Work instructions
Please repeat all of the lines that follow, exactly as written.

## Start

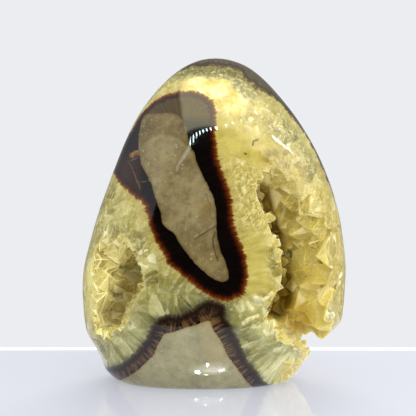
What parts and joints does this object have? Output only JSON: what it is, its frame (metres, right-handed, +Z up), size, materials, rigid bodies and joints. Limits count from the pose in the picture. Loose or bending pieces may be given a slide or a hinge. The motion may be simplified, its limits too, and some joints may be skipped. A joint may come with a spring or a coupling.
{
  "type": "septarian nodule",
  "caption": "Polished egg-shaped stone of dark-banded limestone and yellow calcite that stands on a flat base, with open fissures lined by crystals.",
  "frame": {"origin": "centre of the part's box in X and Y, on the plane of the flat base", "axes": "+Z up from the base to the crown, -Y out of the front face with both crystal hollows, +X to the right of that face, towards the notch"},
  "size_m": [0.1058, 0.0674, 0.1296],
  "materials": {
    "polished_stone": "polished to a high gloss: grey-brown limestone windows, dark brown aragonite bands and translucent yellow calcite",
    "calcite_crystal": "natural flat crystal faces, translucent yellow calcite"
  },
  "bodies": {
    "root": {"nodule": "polished_stone", "right_hollow_crystals": "calcite_crystal", "left_hollow_crystals": "calcite_crystal"}
  },
  "joints": []
}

## End

Exercise answer
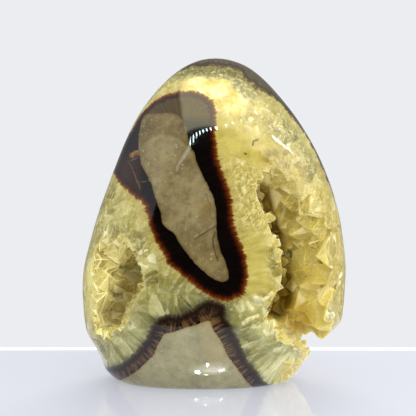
What parts and joints does this object have? Output only JSON: what it is, its frame (metres, right-handed, +Z up), size, materials, rigid bodies and joints. Limits count from the pose in the picture. Loose or bending pieces may be given a slide or a hinge. The motion may be simplified, its limits too, and some joints may be skipped. A joint may come with a spring or a coupling.
{
  "type": "septarian nodule",
  "caption": "Polished egg-shaped stone of dark-banded limestone and yellow calcite that stands on a flat base, with open fissures lined by crystals.",
  "frame": {"origin": "centre of the part's box in X and Y, on the plane of the flat base", "axes": "+Z up from the base to the crown, -Y out of the front face with both crystal hollows, +X to the right of that face, towards the notch"},
  "size_m": [0.1058, 0.0674, 0.1296],
  "materials": {
    "polished_stone": "polished to a high gloss: grey-brown limestone windows, dark brown aragonite bands and translucent yellow calcite",
    "calcite_crystal": "natural flat crystal faces, translucent yellow calcite"
  },
  "bodies": {
    "root": {"nodule": "polished_stone", "right_hollow_crystals": "calcite_crystal", "left_hollow_crystals": "calcite_crystal"}
  },
  "joints": []
}